Data excerpt:
>>>

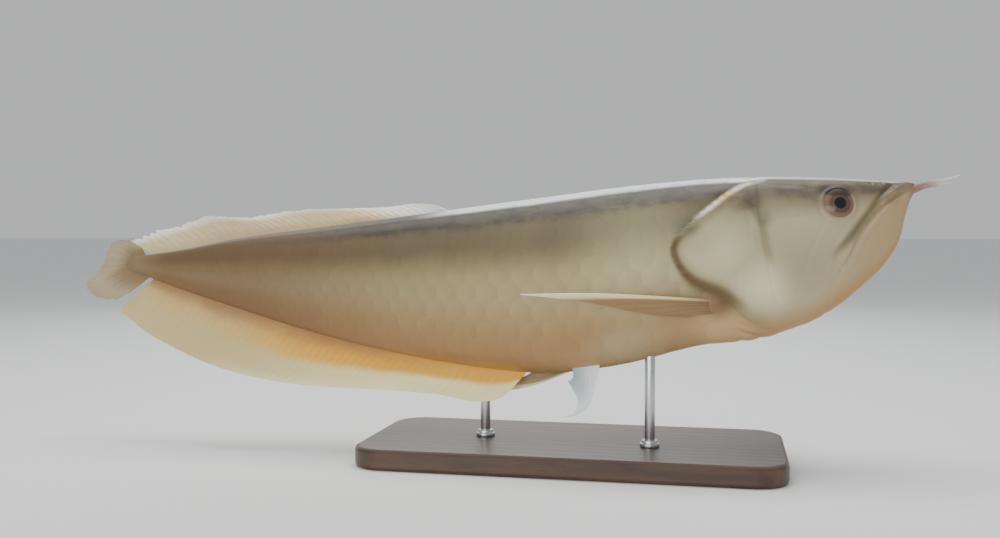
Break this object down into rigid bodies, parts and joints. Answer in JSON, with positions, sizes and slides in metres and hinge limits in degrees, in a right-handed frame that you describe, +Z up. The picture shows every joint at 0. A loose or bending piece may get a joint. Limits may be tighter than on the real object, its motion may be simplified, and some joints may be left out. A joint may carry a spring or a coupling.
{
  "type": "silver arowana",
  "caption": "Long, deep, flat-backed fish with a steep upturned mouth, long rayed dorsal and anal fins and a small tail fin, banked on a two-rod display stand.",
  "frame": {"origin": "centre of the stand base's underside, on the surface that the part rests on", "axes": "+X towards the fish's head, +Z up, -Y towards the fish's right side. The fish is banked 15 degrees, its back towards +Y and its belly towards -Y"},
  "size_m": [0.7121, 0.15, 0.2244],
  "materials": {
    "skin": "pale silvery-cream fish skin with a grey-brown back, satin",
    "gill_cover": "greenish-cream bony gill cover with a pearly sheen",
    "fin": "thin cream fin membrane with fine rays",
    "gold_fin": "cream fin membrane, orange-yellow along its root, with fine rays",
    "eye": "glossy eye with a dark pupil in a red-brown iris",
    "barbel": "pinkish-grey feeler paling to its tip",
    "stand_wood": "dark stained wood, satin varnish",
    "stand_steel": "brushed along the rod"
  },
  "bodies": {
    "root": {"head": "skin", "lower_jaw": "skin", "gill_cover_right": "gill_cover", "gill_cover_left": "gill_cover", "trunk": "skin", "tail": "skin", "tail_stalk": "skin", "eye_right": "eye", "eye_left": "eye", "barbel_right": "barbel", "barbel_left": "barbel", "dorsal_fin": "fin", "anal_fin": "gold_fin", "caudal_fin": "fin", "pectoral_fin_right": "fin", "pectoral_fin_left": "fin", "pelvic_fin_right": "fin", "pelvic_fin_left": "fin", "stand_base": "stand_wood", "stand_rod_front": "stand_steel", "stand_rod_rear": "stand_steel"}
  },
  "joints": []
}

<<<

Stated goal: Set down the listing above in full, please, exactly as it appears.

Task solution:
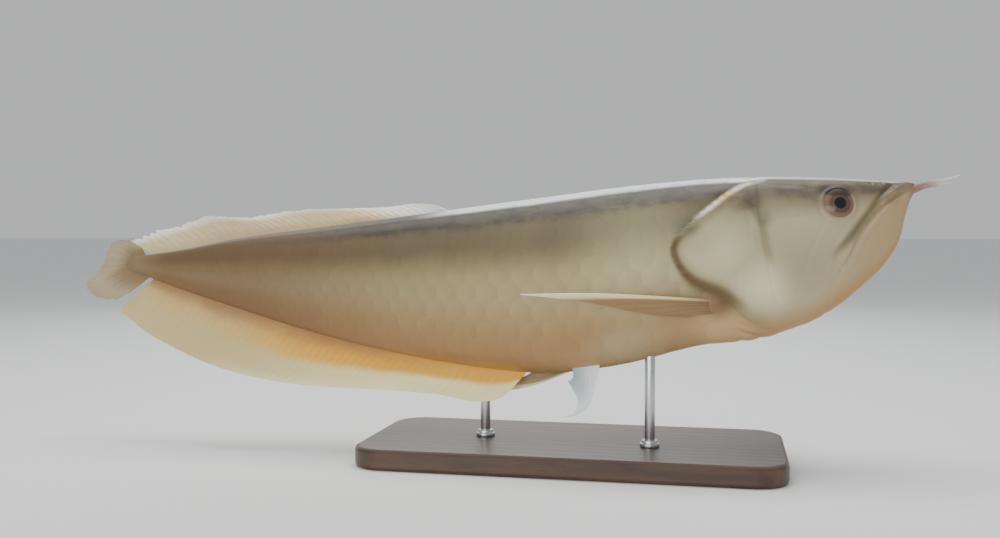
Break this object down into rigid bodies, parts and joints. Answer in JSON, with positions, sizes and slides in metres and hinge limits in degrees, in a right-handed frame that you describe, +Z up. The picture shows every joint at 0. A loose or bending piece may get a joint. Limits may be tighter than on the real object, its motion may be simplified, and some joints may be left out. A joint may carry a spring or a coupling.
{
  "type": "silver arowana",
  "caption": "Long, deep, flat-backed fish with a steep upturned mouth, long rayed dorsal and anal fins and a small tail fin, banked on a two-rod display stand.",
  "frame": {"origin": "centre of the stand base's underside, on the surface that the part rests on", "axes": "+X towards the fish's head, +Z up, -Y towards the fish's right side. The fish is banked 15 degrees, its back towards +Y and its belly towards -Y"},
  "size_m": [0.7121, 0.15, 0.2244],
  "materials": {
    "skin": "pale silvery-cream fish skin with a grey-brown back, satin",
    "gill_cover": "greenish-cream bony gill cover with a pearly sheen",
    "fin": "thin cream fin membrane with fine rays",
    "gold_fin": "cream fin membrane, orange-yellow along its root, with fine rays",
    "eye": "glossy eye with a dark pupil in a red-brown iris",
    "barbel": "pinkish-grey feeler paling to its tip",
    "stand_wood": "dark stained wood, satin varnish",
    "stand_steel": "brushed along the rod"
  },
  "bodies": {
    "root": {"head": "skin", "lower_jaw": "skin", "gill_cover_right": "gill_cover", "gill_cover_left": "gill_cover", "trunk": "skin", "tail": "skin", "tail_stalk": "skin", "eye_right": "eye", "eye_left": "eye", "barbel_right": "barbel", "barbel_left": "barbel", "dorsal_fin": "fin", "anal_fin": "gold_fin", "caudal_fin": "fin", "pectoral_fin_right": "fin", "pectoral_fin_left": "fin", "pelvic_fin_right": "fin", "pelvic_fin_left": "fin", "stand_base": "stand_wood", "stand_rod_front": "stand_steel", "stand_rod_rear": "stand_steel"}
  },
  "joints": []
}